AIM:
Take each line that has the word "three" and return it.

=-=-=-=-=

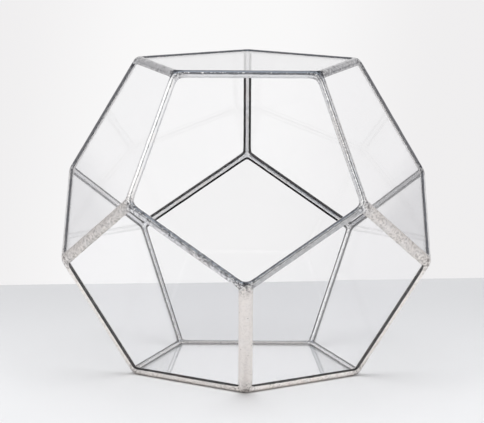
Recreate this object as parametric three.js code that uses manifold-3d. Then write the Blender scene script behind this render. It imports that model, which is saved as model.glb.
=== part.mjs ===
// A glass terrarium case: a regular dodecahedron of eleven flat panes, each edged with copper foil tape,
// joined by solder seams. The twelfth side is left open as the mouth. Millimetres, +Z up, the mouth
// towards -Y, the origin at the middle of the base, on the surface that the case stands on.

import * as THREE from 'three';
import { mergeVertices } from 'three/addons/utils/BufferGeometryUtils.js';
import ManifoldModule from 'manifold-3d';

const wasm = await ManifoldModule();
wasm.setup();

// Driving dimensions
const EDGE = 76.2;            // edge of the dodecahedron on which the outer glass faces lie
const GLASS = 2.5;            // thickness of a pane
const FOIL_WIDTH = 4.4;       // width of the copper tape before it is folded round a pane's edge
const FOIL_SHIFT = 0.2;       // how far the tape is set towards the outside
const FOIL = 0.15;            // thickness of the tape
const GAP = 0.1;              // clearance between glass, tape and solder
const WEB = 0.5;              // solder between two taped panes where it is narrowest
const SEAM_RUN_OUT = 0.5;     // how far a seam runs onto the glass past the tape, outside the case
const SEAM_RUN_IN = 0.35;     // the same, inside the case
const SEAM_RIDGE = 0.35;      // height of a seam's ridge above the dodecahedron's edge
const SEAM_BEAD_IN = 1.15;    // height of the bead inside the case above its own sides
const RIM_RADIUS = 2.1;       // round bead along the mouth
const RIM_SET = 0.8;          // how far the centre of that bead lies inside the pane's edge
const KNOT_RADIUS = 5;        // solder knot over a corner, outside the case
const KNOT_DEPTH = 4.8;       // depth of the knot's centre below the dodecahedron's corner
const KNOT_RADIUS_IN = 3.4;   // the same knot inside the case
const KNOT_DEPTH_IN = 1.6;    // how far it reaches inwards from the knot's centre
const FOOT = 0.7;             // height of the base pane above the surface that the case stands on
const MITRE_GAP = 0.3;        // clearance where seams meet at a corner
const ARC_STEPS_OUT = 6;      // straight pieces in a seam's outer curve
const ARC_STEPS_IN = 4;       // straight pieces in its inner curve
const RIM_STEPS = 12;         // straight pieces round the rim bead
const KNOT_STEPS = 8;         // straight pieces round a knot
const KNOT_RINGS = 3;         // straight pieces from its middle to its rim, on each side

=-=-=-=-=

THE OUTPUT:
Recreate this object as parametric three.js code that uses manifold-3d. Then write the Blender scene script behind this render. It imports that model, which is saved as model.glb.
import * as THREE from 'three';
import { mergeVertices } from 'three/addons/utils/BufferGeometryUtils.js';